Use 4x FMA chains to sum on SIMD 128 FP64 targets. On
x86 this showed about 1.4x improvement.
For PPC, do a full multiply (32x32->64b), convert to DP
then accumulate. This may be slightly less precise for
some inputs. But is 1.5x faster than the above which
is about 1.5x than the FMA above for ~2.5x speedup.
Implement cvRound using inline asm. No compiler support
exists today to properly optimize this. This results in
about a 4x speedup over the default rounding. Likewise,
simplify the growing number of rounding function overloads.
For P9 enabled targets, utilize the classification
testing instruction to test for Inf/Nan values. Operation
speedup is about 1.2x for FP32, and 1.5x for FP64 operands.
For P8 targets, fallback to the GCC nan inline.
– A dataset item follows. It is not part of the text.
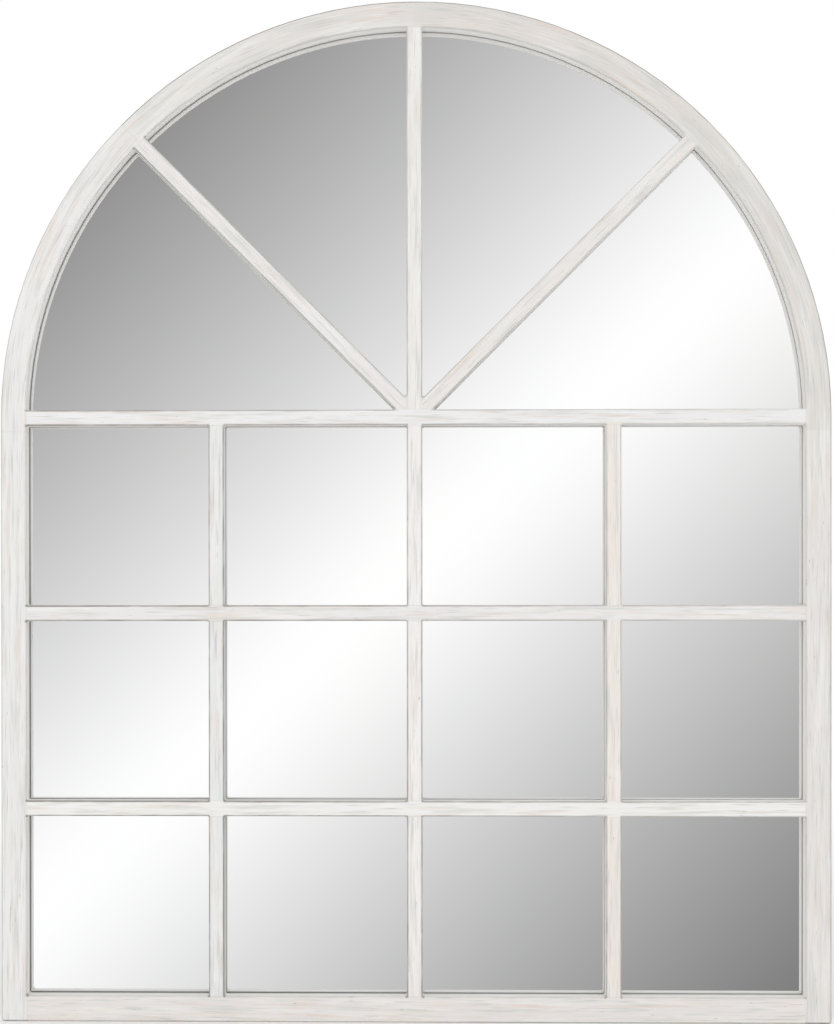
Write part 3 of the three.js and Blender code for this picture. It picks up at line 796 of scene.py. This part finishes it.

It provides
a 1.1/1.4x improvement for FP32/FP64 arguments.
Add a new macro definition OPENCV_USE_FASTMATH_GCC_BUILTINS to enable
usage of GCC inline math functions, if available and requested by the
user.
Likewise, enable it for POWER. This is nearly always a substantial
improvement over using integer manipulation as most operations can
be done in several instructions with no branching. The result is a
1.5-1.8x speedup in the ceil/floor operations.
1. As tested with AT 12.0-1 (GCC 8.3.1) compiler on P9 LE.
Add a basic sanity test to verify the rounding functions
work as expected.
Likewise, extend the rounding performance test to cover the
additional float -> int fast math functions.